##### Data shown

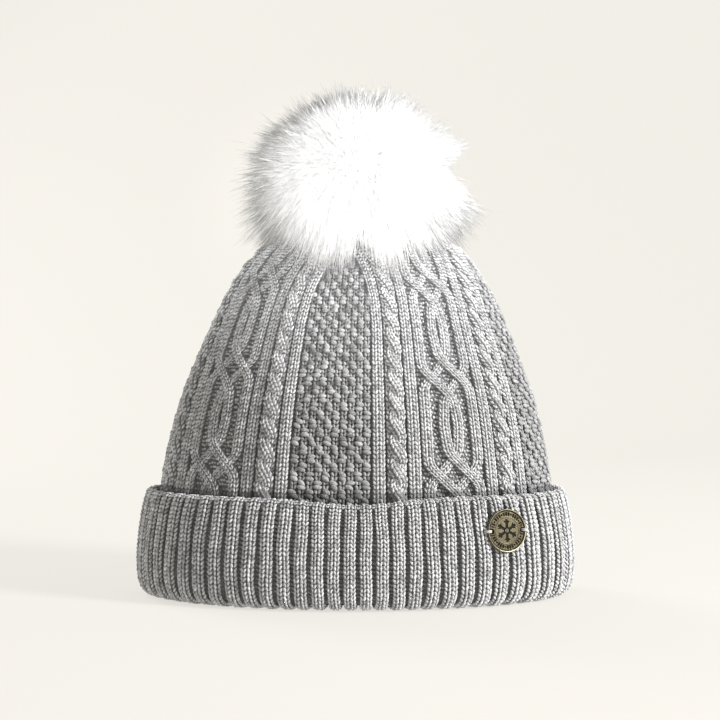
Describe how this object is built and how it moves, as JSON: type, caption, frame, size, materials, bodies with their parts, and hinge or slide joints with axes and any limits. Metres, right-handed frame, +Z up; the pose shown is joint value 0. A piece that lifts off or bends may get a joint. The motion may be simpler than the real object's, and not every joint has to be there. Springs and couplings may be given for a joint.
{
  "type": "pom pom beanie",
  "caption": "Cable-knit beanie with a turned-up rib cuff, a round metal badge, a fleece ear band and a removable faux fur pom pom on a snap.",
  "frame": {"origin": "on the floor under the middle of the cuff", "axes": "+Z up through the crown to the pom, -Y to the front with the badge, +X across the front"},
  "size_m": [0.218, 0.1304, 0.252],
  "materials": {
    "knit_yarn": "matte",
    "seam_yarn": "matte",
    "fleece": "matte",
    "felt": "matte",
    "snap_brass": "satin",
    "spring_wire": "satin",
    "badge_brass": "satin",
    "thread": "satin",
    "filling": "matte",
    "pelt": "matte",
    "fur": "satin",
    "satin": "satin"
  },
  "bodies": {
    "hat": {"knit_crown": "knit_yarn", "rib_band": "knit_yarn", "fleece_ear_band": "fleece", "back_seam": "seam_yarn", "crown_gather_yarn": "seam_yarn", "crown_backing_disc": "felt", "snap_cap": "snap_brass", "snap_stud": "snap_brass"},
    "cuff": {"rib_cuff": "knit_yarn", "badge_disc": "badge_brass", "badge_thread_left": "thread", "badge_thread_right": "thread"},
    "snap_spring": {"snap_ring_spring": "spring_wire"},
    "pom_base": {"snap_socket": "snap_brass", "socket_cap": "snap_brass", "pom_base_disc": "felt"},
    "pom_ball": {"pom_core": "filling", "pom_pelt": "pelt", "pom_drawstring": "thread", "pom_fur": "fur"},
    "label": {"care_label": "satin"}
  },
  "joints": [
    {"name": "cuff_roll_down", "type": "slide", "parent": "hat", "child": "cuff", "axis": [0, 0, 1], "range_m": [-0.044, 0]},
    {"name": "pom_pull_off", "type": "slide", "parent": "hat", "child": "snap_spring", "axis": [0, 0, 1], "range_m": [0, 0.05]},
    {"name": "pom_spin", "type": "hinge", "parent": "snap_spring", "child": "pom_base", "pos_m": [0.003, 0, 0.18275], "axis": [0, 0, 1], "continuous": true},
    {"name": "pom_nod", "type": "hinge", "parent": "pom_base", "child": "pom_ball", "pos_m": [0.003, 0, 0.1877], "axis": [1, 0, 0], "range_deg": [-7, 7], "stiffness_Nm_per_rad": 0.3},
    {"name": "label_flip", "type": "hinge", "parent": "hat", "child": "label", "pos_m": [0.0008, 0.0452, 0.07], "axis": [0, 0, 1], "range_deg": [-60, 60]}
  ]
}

##########

What the task requires: Find all lines where the word "with" appears. Copy them.

Task solution:
Describe how this object is built and how it moves, as JSON: type, caption, frame, size, materials, bodies with their parts, and hinge or slide joints with axes and any limits. Metres, right-handed frame, +Z up; the pose shown is joint value 0. A piece that lifts off or bends may get a joint. The motion may be simpler than the real object's, and not every joint has to be there. Springs and couplings may be given for a joint.
  "caption": "Cable-knit beanie with a turned-up rib cuff, a round metal badge, a fleece ear band and a removable faux fur pom pom on a snap.",
  "frame": {"origin": "on the floor under the middle of the cuff", "axes": "+Z up through the crown to the pom, -Y to the front with the badge, +X across the front"},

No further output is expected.